How to use csvkit

Overview

Teaching: 0 min
Exercises: 0 min

Questions

How to open data with csvkit?

How to select certain rows and columns of the data? How to append them after filtering?

How to sort and describe basic characteristics of the data?

Objectives

Learn how to install csvkit and how to use csvlook

Learn csvgrep, csvcut and csvstack commands

Learn csvsort and csvstat commands

The use of csvkit

csvkit is a command-line tool written in Python to be used for simple data wrangling and analysis tasks. This tutorial presents the most important commands implemented in it. The following sections rely heavily on the official csvkit tutorial.

Installing csvkit

The csvkit tool can be installed with the following command (if you use Python 2.7 you might type sudo pip install csvkit instead).

$ sudo pip3 install csvkit

For illustration purposes an example dataset is also used in this tutorial. The data contain information on cars and their characteristics. To get the data you should type the following command. The dataset has a second row with information on data type that is removed for later analysis purposes with the head and tail commands - an alternative way to do this is by using sed 2,2d cars.csv > cars-tutorial.csv.

$ wget https://perso.telecom-paristech.fr/eagan/class/igr204/data/cars.csv
$ head -1 cars.csv > cars-tutorial.csv
$ tail -n+3 cars.csv >> cars-tutorial.csv

The most important csvkit commands

The example dataset is semi-colon and not comma separated. For all the commands presented below the input delimiter can be set with the -d argument: in this case as -d ";". Setting the input delimiter with -d changes the decimal separator in the ouput as well. To change it back to dot from comma, csvformat -D "." should be used after any command where it is relevant.

csvlook shows the data in a Markdown-compatible format. cat may also be used instead of csvlook to open a csv file, but the latter is more readable. This command can be combined with head in order to have a look at the first few lines of the data. As seen here and in later examples, csvkit commands can be piped together and with other commands.

$ csvlook -d ";" cars-tutorial.csv | csvformat -D "."
$ head -5 cars-tutorial.csv | csvlook -d ";" | csvformat -D "."

For the latter command the following output can be seen.

| Car                       | MPG | Cylinders | Displacement | Horsepower | Weight | Acceleration | Model | Origin |
| ------------------------- | --- | --------- | ------------ | ---------- | ------ | ------------ | ----- | ------ |
| Chevrolet Chevelle Malibu |  18 |         8 |          307 |        130 |  3 504 |         12.0 |    70 | US     |
| Buick Skylark 320         |  15 |         8 |          350 |        165 |  3 693 |         11.5 |    70 | US     |
| Plymouth Satellite        |  18 |         8 |          318 |        150 |  3 436 |         11.0 |    70 | US     |
| AMC Rebel SST             |  16 |         8 |          304 |        150 |  3 433 |         12.0 |    70 | US     |

csvcut shows the column names in the data if the -n argument is specified.

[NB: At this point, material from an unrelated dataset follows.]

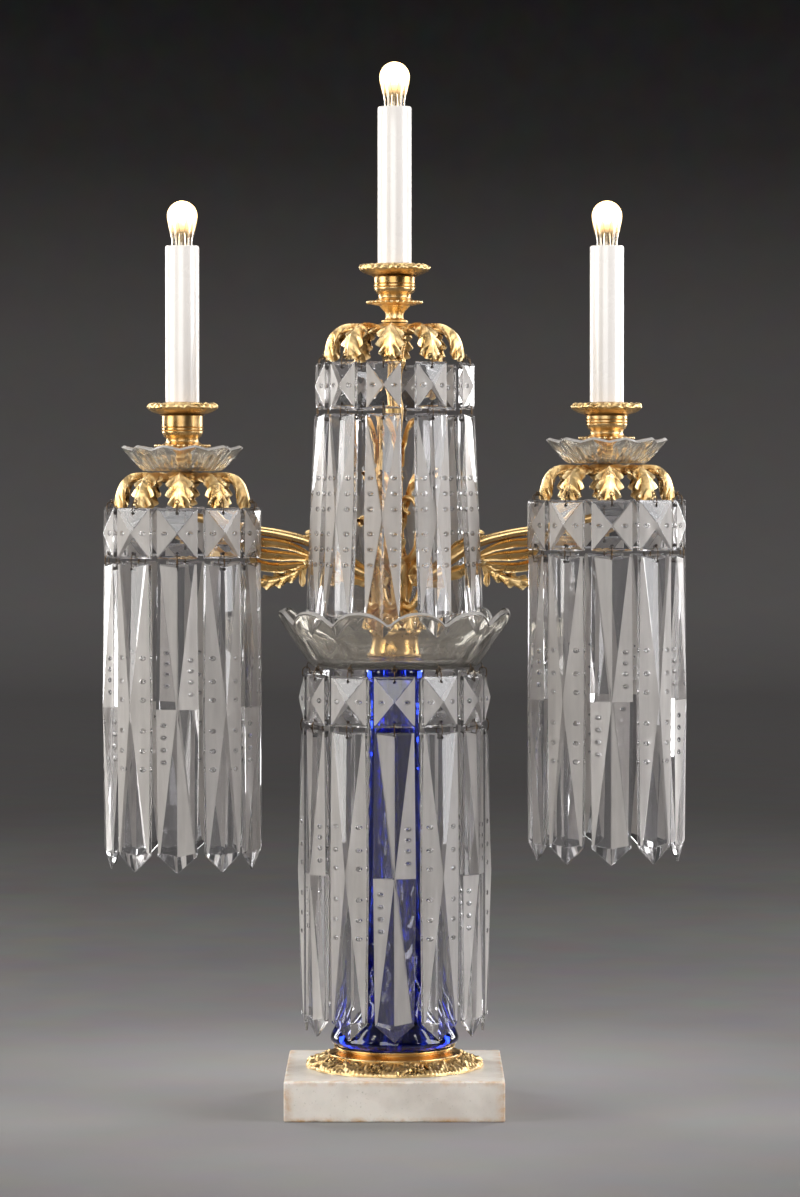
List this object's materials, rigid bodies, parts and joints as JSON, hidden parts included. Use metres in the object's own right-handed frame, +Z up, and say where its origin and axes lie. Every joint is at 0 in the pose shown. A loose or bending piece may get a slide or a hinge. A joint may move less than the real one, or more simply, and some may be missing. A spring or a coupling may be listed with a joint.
{
  "type": "tabletop candelabra",
  "caption": "Electric table candelabra: marble block, blue glass pedestal, clear glass dish, gilt branches and candles, hung with swinging cut-glass pendants.",
  "frame": {"origin": "centre of the underside of the marble block", "axes": "+Z up through the central candle, +X towards the right branch, front towards -Y"},
  "size_m": [0.3752, 0.1508, 0.6748],
  "materials": {
    "marble": "honed",
    "gilt": "polished gilding",
    "steel": "satin",
    "black_fitting": "moulded",
    "blue_glass": "polished",
    "dish_glass": "polished",
    "crystal": "cut, polished and frosted facets",
    "bulb_glass": "clear, lit",
    "sleeve_white": "glossy"
  },
  "bodies": {
    "stand": {"marble_base": "marble", "lead_bushing": "black_fitting", "foot_mount": "gilt", "glass_pedestal": "blue_glass", "tie_bolt": "steel", "centre_dish": "dish_glass", "dish_socket": "gilt", "branch_stem": "gilt", "arm_left": "gilt", "arm_right": "gilt", "crown_top": "gilt", "crown_left": "gilt", "crown_right": "gilt", "bobeche_left": "dish_glass", "bobeche_right": "dish_glass", "upper_pendants": "crystal", "candle_cup_top": "gilt", "candle_sleeve_top": "sleeve_white", "lampholder_top": "black_fitting", "bulb_top": "bulb_glass", "candle_cup_left": "gilt", "candle_sleeve_left": "sleeve_white", "lampholder_left": "black_fitting", "bulb_left": "bulb_glass", "candle_cup_right": "gilt", "candle_sleeve_right": "sleeve_white", "lampholder_right": "black_fitting", "bulb_right": "bulb_glass"},
    "dish_pendant_00": {"dish_pendant_00": "crystal"},
    "dish_pendant_01": {"dish_pendant_01": "crystal"},
    "dish_pendant_02": {"dish_pendant_02": "crystal"},
    "dish_pendant_03": {"dish_pendant_03": "crystal"},
    "dish_pendant_04": {"dish_pendant_04": "crystal"},
    "dish_pendant_05": {"dish_pendant_05": "crystal"},
    "dish_pendant_06": {"dish_pendant_06": "crystal"},
    "dish_pendant_07": {"dish_pendant_07": "crystal"},
    "dish_pendant_08": {"dish_pendant_08": "crystal"},
    "dish_pendant_09": {"dish_pendant_09": "crystal"},
    "dish_pendant_10": {"dish_pendant_10": "crystal"},
    "dish_pendant_11": {"dish_pendant_11": "crystal"},
    "left_pendant_00": {"left_pendant_00": "crystal"},
    "left_pendant_01": {"left_pendant_01": "crystal"},
    "left_pendant_02": {"left_pendant_02": "crystal"},
    "left_pendant_03": {"left_pendant_03": "crystal"},
    "left_pendant_04": {"left_pendant_04": "crystal"},
    "left_pendant_05": {"left_pendant_05": "crystal"},
    "left_pendant_06": {"left_pendant_06": "crystal"},
    "left_pendant_07": {"left_pendant_07": "crystal"},
    "left_pendant_08": {"left_pendant_08": "crystal"},
    "left_pendant_09": {"left_pendant_09": "crystal"},
    "right_pendant_00": {"right_pendant_00": "crystal"},
    "right_pendant_01": {"right_pendant_01": "crystal"},
    "right_pendant_02": {"right_pendant_02": "crystal"},
    "right_pendant_03": {"right_pendant_03": "crystal"},
    "right_pendant_04": {"right_pendant_04": "crystal"},
    "right_pendant_05": {"right_pendant_05": "crystal"},
    "right_pendant_06": {"right_pendant_06": "crystal"},
    "right_pendant_07": {"right_pendant_07": "crystal"},
    "right_pendant_08": {"right_pendant_08": "crystal"},
    "right_pendant_09": {"right_pendant_09": "crystal"}
  },
  "joints": [
    {"name": "dish_pendant_00_swing", "type": "hinge", "parent": "stand", "child": "dish_pendant_00", "pos_m": [0, -0.0571, 0.2838], "axis": [-1, 0, 0], "range_deg": [-1.5, 25]},
    {"name": "dish_pendant_01_swing", "type": "hinge", "parent": "stand", "child": "dish_pendant_01", "pos_m": [0.02855, -0.04945, 0.2838], "axis": [-0.866, -0.5, 0], "range_deg": [-1.5, 25]},
    {"name": "dish_pendant_02_swing", "type": "hinge", "parent": "stand", "child": "dish_pendant_02", "pos_m": [0.04945, -0.02855, 0.2838], "axis": [-0.5, -0.866, 0], "range_deg": [-1.5, 8]},
    {"name": "dish_pendant_03_swing", "type": "hinge", "parent": "stand", "child": "dish_pendant_03", "pos_m": [0.0571, 0, 0.2838], "axis": [0, -1, 0], "range_deg": [-1.5, 3]},
    {"name": "dish_pendant_04_swing", "type": "hinge", "parent": "stand", "child": "dish_pendant_04", "pos_m": [0.04945, 0.02855, 0.2838], "axis": [0.5, -0.866, 0], "range_deg": [-1.5, 8]},
    {"name": "dish_pendant_05_swing", "type": "hinge", "parent": "stand", "child": "dish_pendant_05", "pos_m": [0.02855, 0.04945, 0.2838], "axis": [0.866, -0.5, 0], "range_deg": [-1.5, 25]},
    {"name": "dish_pendant_06_swing", "type": "hinge", "parent": "stand", "child": "dish_pendant_06", "pos_m": [0, 0.0571, 0.2838], "axis": [1, 0, 0], "range_deg": [-1.5, 25]},
    {"name": "dish_pendant_07_swing", "type": "hinge", "parent": "stand", "child": "dish_pendant_07", "pos_m": [-0.02855, 0.04945, 0.2838], "axis": [0.866, 0.5, 0], "range_deg": [-1.5, 25]},
    {"name": "dish_pendant_08_swing", "type": "hinge", "parent": "stand", "child": "dish_pendant_08", "pos_m": [-0.04945, 0.02855, 0.2838], "axis": [0.5, 0.866, 0], "range_deg": [-1.5, 8]},
    {"name": "dish_pendant_09_swing", "type": "hinge", "parent": "stand", "child": "dish_pendant_09", "pos_m": [-0.0571, 0, 0.2838], "axis": [0, 1, 0], "range_deg": [-1.5, 3]},
    {"name": "dish_pendant_10_swing", "type": "hinge", "parent": "stand", "child": "dish_pendant_10", "pos_m": [-0.04945, -0.02855, 0.2838], "axis": [-0.5, 0.866, 0], "range_deg": [-1.5, 8]},
    {"name": "dish_pendant_11_swing", "type": "hinge", "parent": "stand", "child": "dish_pendant_11", "pos_m": [-0.02855, -0.04945, 0.2838], "axis": [-0.866, 0.5, 0], "range_deg": [-1.5, 25]},
    {"name": "left_pendant_00_swing", "type": "hinge", "parent": "stand", "child": "left_pendant_00", "pos_m": [-0.0921, 0.01632, 0.3905], "axis": [0.342, -0.9397, 0], "range_deg": [-1.5, 3]},
    {"name": "left_pendant_01_swing", "type": "hinge", "parent": "stand", "child": "left_pendant_01", "pos_m": [-0.10995, 0.03935, 0.3905], "axis": [0.8247, -0.5656, 0], "range_deg": [-1.5, 10]},
    {"name": "left_pendant_02_swing", "type": "hinge", "parent": "stand", "child": "left_pendant_02", "pos_m": [-0.13786, 0.04771, 0.3905], "axis": [0.9998, 0.0194, 0], "range_deg": [-1.5, 25]},
    {"name": "left_pendant_03_swing", "type": "hinge", "parent": "stand", "child": "left_pendant_03", "pos_m": [-0.16543, 0.03828, 0.3905], "axis": [0.8021, 0.5972, 0], "range_deg": [-1.5, 25]},
    {"name": "left_pendant_04_swing", "type": "hinge", "parent": "stand", "child": "left_pendant_04", "pos_m": [-0.18238, 0.01457, 0.3905], "axis": [0.3053, 0.9522, 0], "range_deg": [-1.5, 25]},
    {"name": "left_pendant_05_swing", "type": "hinge", "parent": "stand", "child": "left_pendant_05", "pos_m": [-0.18238, -0.01457, 0.3905], "axis": [-0.3053, 0.9522, 0], "range_deg": [-1.5, 25]},
    {"name": "left_pendant_06_swing", "type": "hinge", "parent": "stand", "child": "left_pendant_06", "pos_m": [-0.16543, -0.03828, 0.3905], "axis": [-0.8021, 0.5972, 0], "range_deg": [-1.5, 25]},
    {"name": "left_pendant_07_swing", "type": "hinge", "parent": "stand", "child": "left_pendant_07", "pos_m": [-0.13786, -0.04771, 0.3905], "axis": [-0.9998, 0.0194, 0], "range_deg": [-1.5, 25]},
    {"name": "left_pendant_08_swing", "type": "hinge", "parent": "stand", "child": "left_pendant_08", "pos_m": [-0.10995, -0.03935, 0.3905], "axis": [-0.8247, -0.5656, 0], "range_deg": [-1.5, 10]},
    {"name": "left_pendant_09_swing", "type": "hinge", "parent": "stand", "child": "left_pendant_09", "pos_m": [-0.0921, -0.01632, 0.3905], "axis": [-0.342, -0.9397, 0], "range_deg": [-1.5, 3]},
    {"name": "right_pendant_00_swing", "type": "hinge", "parent": "stand", "child": "right_pendant_00", "pos_m": [0.0921, 0.01632, 0.3955], "axis": [0.342, 0.9397, 0], "range_deg": [-1.5, 3]},
    {"name": "right_pendant_01_swing", "type": "hinge", "parent": "stand", "child": "right_pendant_01", "pos_m": [0.10995, 0.03935, 0.3955], "axis": [0.8247, 0.5656, 0], "range_deg": [-1.5, 10]},
    {"name": "right_pendant_02_swing", "type": "hinge", "parent": "stand", "child": "right_pendant_02", "pos_m": [0.13786, 0.04771, 0.3955], "axis": [0.9998, -0.0194, 0], "range_deg": [-1.5, 25]},
    {"name": "right_pendant_03_swing", "type": "hinge", "parent": "stand", "child": "right_pendant_03", "pos_m": [0.16543, 0.03828, 0.3955], "axis": [0.8021, -0.5972, 0], "range_deg": [-1.5, 25]},
    {"name": "right_pendant_04_swing", "type": "hinge", "parent": "stand", "child": "right_pendant_04", "pos_m": [0.18238, 0.01457, 0.3955], "axis": [0.3053, -0.9522, 0], "range_deg": [-1.5, 25]},
    {"name": "right_pendant_05_swing", "type": "hinge", "parent": "stand", "child": "right_pendant_05", "pos_m": [0.18238, -0.01457, 0.3955], "axis": [-0.3053, -0.9522, 0], "range_deg": [-1.5, 25]},
    {"name": "right_pendant_06_swing", "type": "hinge", "parent": "stand", "child": "right_pendant_06", "pos_m": [0.16543, -0.03828, 0.3955], "axis": [-0.8021, -0.5972, 0], "range_deg": [-1.5, 25]},
    {"name": "right_pendant_07_swing", "type": "hinge", "parent": "stand", "child": "right_pendant_07", "pos_m": [0.13786, -0.04771, 0.3955], "axis": [-0.9998, -0.0194, 0], "range_deg": [-1.5, 25]},
    {"name": "right_pendant_08_swing", "type": "hinge", "parent": "stand", "child": "right_pendant_08", "pos_m": [0.10995, -0.03935, 0.3955], "axis": [-0.8247, 0.5656, 0], "range_deg": [-1.5, 10]},
    {"name": "right_pendant_09_swing", "type": "hinge", "parent": "stand", "child": "right_pendant_09", "pos_m": [0.0921, -0.01632, 0.3955], "axis": [-0.342, 0.9397, 0], "range_deg": [-1.5, 3]}
  ]
}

It can also help to select certain columns of the data with the -c argument and the corresponding column numbers (or names).

$ csvcut -n -d ";" cars-tutorial.csv

The output is the following:

Car
MPG
Cylinders
Displacement
Horsepower
Weight
Acceleration
Model
Origin

The following two commands have identical outputs: car, miles per gallon consumption and origin columns, as shown below. For space constraints only the first few rows are printed out.

$ csvcut -c 1,2,9 -d ";" cars-tutorial.csv | head -5 | csvlook
$ csvcut -c Car,MPG,Origin -d ";" cars-tutorial.csv | head -5 | csvlook

| Car                       | MPG | Origin |
| ------------------------- | --- | ------ |
| Chevrolet Chevelle Malibu |  18 | US     |
| Buick Skylark 320         |  15 | US     |
| Plymouth Satellite        |  18 | US     |
| AMC Rebel SST             |  16 | US     |

csvstat calculates summary statistics for all columns. It recognizes the data type of the column and prints out descriptive information accordingly. csvstat may be piped together with csvcut to calculate descriptive statistics only for certain columns.

The following command shows the summary statistics for the car, miles per gallon consumption and origin columns.

$ csvcut -c 1,2,9 -d ";" cars-tutorial.csv | csvstat | csvformat -D "."

"  1. ""Car"""

  Type of data:          Text
  Contains null values:  False
  Unique values:         308
  Longest value:         36 characters
  Most common values:    Toyota Corolla (9x)
                         Ford Pinto (6x)
                         Ford Maverick (5x)
                         AMC Matador (5x)
                         Volkswagen Rabbit (5x)

"  2. ""MPG"""

  Type of data:          Number
  Contains null values:  False
  Unique values:         130
  Smallest value:        0
  Largest value:         46.6
  Sum:                   9 358.8
  Mean:                  23.051
  Median:                22.35
  StDev:                 8.402
  Most common values:    13 (20x)
                         14 (19x)
                         18 (17x)
                         15 (16x)
                         26 (14x)

"  3. ""Origin"""

  Type of data:          Text
  Contains null values:  False
  Unique values:         3
  Longest value:         6 characters
  Most common values:    US (254x)
                         Japan (79x)
                         Europe (73x)

Row count: 406

csvsort sorts the rows for the column specified (either with a number or a name) after the argument -c. Reversed order can be set by using -r.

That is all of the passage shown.